• Collected data:
* * *
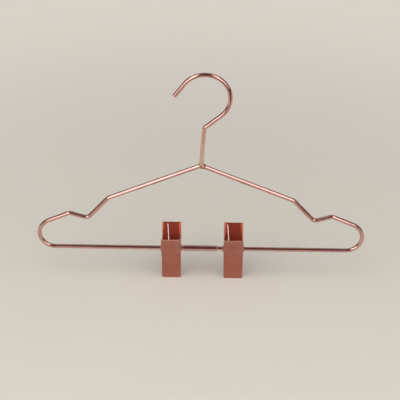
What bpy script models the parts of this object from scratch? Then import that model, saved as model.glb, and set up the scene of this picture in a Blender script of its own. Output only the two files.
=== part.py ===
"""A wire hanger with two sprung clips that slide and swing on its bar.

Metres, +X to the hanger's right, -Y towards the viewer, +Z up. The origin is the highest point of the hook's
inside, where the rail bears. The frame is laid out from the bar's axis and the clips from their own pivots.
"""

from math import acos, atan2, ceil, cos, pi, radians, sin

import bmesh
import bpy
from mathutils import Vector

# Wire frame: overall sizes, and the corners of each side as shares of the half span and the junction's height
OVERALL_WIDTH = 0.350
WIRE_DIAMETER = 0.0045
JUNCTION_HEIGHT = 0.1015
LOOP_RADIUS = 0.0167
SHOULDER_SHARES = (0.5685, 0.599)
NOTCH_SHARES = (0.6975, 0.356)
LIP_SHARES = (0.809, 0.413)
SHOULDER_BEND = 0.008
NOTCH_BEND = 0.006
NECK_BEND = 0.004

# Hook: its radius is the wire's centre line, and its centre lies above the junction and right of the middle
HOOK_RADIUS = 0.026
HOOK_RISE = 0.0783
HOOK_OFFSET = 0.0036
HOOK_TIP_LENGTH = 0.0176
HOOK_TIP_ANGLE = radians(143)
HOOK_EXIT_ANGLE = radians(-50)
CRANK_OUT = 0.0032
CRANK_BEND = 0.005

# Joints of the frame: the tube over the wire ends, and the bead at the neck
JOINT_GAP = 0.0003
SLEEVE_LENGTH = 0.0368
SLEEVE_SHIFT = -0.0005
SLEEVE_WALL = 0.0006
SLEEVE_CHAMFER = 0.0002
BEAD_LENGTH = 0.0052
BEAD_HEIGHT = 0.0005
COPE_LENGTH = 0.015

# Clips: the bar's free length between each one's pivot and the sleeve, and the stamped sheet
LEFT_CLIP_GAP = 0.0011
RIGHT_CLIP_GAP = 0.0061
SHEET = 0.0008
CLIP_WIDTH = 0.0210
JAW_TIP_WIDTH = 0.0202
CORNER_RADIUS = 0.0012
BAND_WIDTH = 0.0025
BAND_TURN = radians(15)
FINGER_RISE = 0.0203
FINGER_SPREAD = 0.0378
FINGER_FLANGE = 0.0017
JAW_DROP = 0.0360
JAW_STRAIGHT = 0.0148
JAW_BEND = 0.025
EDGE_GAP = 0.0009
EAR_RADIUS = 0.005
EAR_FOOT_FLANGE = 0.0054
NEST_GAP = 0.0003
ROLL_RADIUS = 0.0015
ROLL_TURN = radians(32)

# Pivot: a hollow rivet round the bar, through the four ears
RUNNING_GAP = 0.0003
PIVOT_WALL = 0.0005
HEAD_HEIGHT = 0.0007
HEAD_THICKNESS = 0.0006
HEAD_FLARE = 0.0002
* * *
Please print the material above exactly as it appears, from its first line through the line containing "NECK_BEND = 0.004", inclusive, and stop there.

• Output for this task:
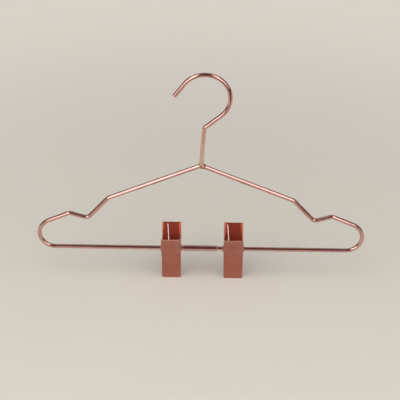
What bpy script models the parts of this object from scratch? Then import that model, saved as model.glb, and set up the scene of this picture in a Blender script of its own. Output only the two files.
=== part.py ===
"""A wire hanger with two sprung clips that slide and swing on its bar.

Metres, +X to the hanger's right, -Y towards the viewer, +Z up. The origin is the highest point of the hook's
inside, where the rail bears. The frame is laid out from the bar's axis and the clips from their own pivots.
"""

from math import acos, atan2, ceil, cos, pi, radians, sin

import bmesh
import bpy
from mathutils import Vector

# Wire frame: overall sizes, and the corners of each side as shares of the half span and the junction's height
OVERALL_WIDTH = 0.350
WIRE_DIAMETER = 0.0045
JUNCTION_HEIGHT = 0.1015
LOOP_RADIUS = 0.0167
SHOULDER_SHARES = (0.5685, 0.599)
NOTCH_SHARES = (0.6975, 0.356)
LIP_SHARES = (0.809, 0.413)
SHOULDER_BEND = 0.008
NOTCH_BEND = 0.006
NECK_BEND = 0.004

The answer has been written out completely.